[Stated goal]
Repeat the whole listing exactly.

_ _ _ _

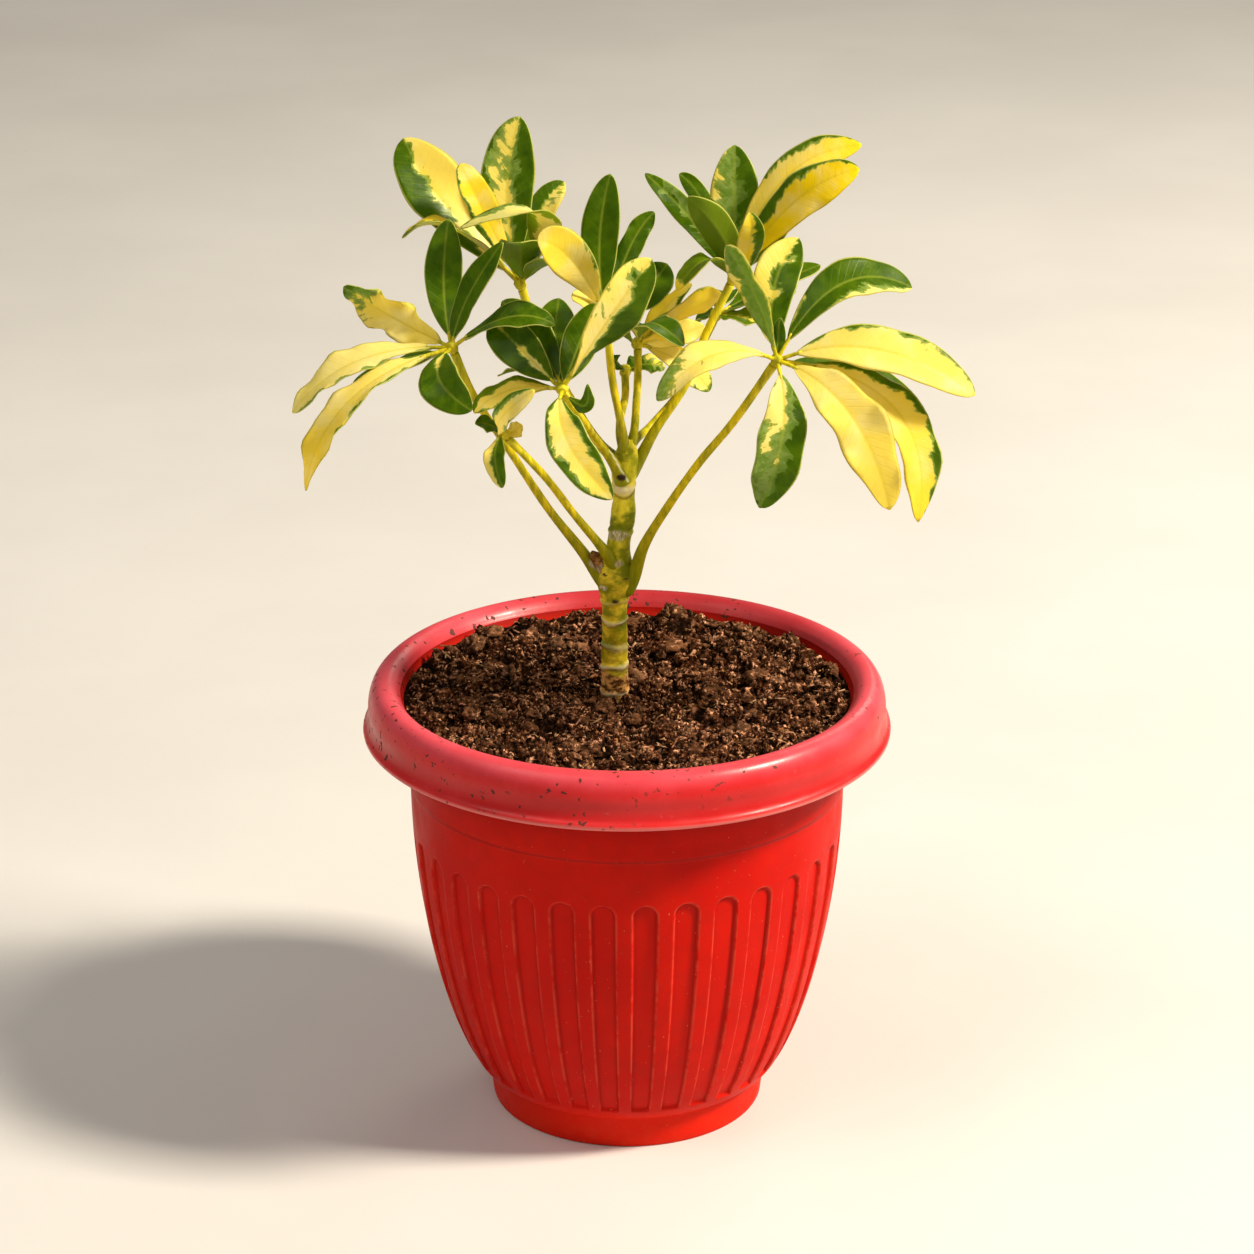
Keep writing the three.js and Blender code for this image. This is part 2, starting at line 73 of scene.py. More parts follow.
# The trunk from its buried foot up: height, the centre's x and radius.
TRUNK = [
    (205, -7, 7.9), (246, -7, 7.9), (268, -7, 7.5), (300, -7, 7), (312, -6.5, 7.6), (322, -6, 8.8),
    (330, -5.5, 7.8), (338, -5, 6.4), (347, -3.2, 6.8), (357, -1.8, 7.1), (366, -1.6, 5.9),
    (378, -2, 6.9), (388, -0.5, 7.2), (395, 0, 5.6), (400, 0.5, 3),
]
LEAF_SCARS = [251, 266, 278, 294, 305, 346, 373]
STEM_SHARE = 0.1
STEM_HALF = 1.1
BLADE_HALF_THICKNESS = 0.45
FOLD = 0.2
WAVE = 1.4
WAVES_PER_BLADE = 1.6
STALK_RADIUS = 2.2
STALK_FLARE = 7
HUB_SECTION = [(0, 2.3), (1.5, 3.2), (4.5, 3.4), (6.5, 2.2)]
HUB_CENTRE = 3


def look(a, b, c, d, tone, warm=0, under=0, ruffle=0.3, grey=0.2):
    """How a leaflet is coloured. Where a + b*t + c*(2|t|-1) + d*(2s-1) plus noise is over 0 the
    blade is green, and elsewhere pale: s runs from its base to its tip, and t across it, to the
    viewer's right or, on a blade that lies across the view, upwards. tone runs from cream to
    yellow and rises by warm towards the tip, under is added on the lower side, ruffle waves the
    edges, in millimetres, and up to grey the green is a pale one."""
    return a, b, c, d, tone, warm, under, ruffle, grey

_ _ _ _

[Task answer]
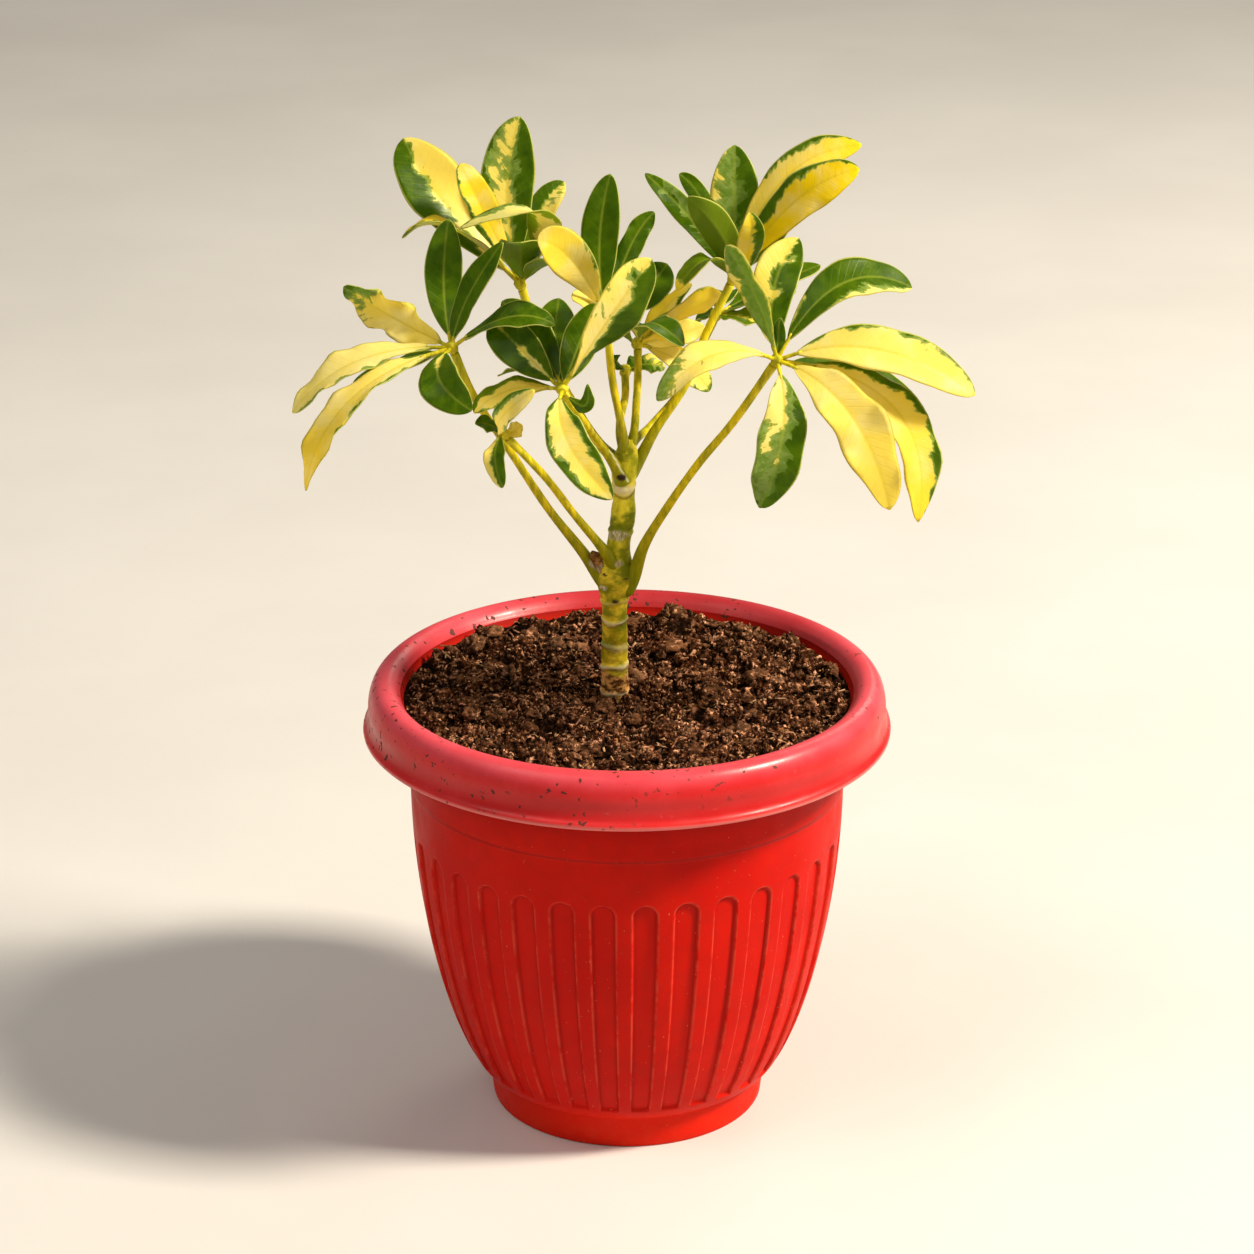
Keep writing the three.js and Blender code for this image. This is part 2, starting at line 73 of scene.py. More parts follow.
# The trunk from its buried foot up: height, the centre's x and radius.
TRUNK = [
    (205, -7, 7.9), (246, -7, 7.9), (268, -7, 7.5), (300, -7, 7), (312, -6.5, 7.6), (322, -6, 8.8),
    (330, -5.5, 7.8), (338, -5, 6.4), (347, -3.2, 6.8), (357, -1.8, 7.1), (366, -1.6, 5.9),
    (378, -2, 6.9), (388, -0.5, 7.2), (395, 0, 5.6), (400, 0.5, 3),
]
LEAF_SCARS = [251, 266, 278, 294, 305, 346, 373]
STEM_SHARE = 0.1
STEM_HALF = 1.1
BLADE_HALF_THICKNESS = 0.45
FOLD = 0.2
WAVE = 1.4
WAVES_PER_BLADE = 1.6
STALK_RADIUS = 2.2
STALK_FLARE = 7
HUB_SECTION = [(0, 2.3), (1.5, 3.2), (4.5, 3.4), (6.5, 2.2)]
HUB_CENTRE = 3


def look(a, b, c, d, tone, warm=0, under=0, ruffle=0.3, grey=0.2):
    """How a leaflet is coloured. Where a + b*t + c*(2|t|-1) + d*(2s-1) plus noise is over 0 the
    blade is green, and elsewhere pale: s runs from its base to its tip, and t across it, to the
    viewer's right or, on a blade that lies across the view, upwards. tone runs from cream to
    yellow and rises by warm towards the tip, under is added on the lower side, ruffle waves the
    edges, in millimetres, and up to grey the green is a pale one."""
    return a, b, c, d, tone, warm, under, ruffle, grey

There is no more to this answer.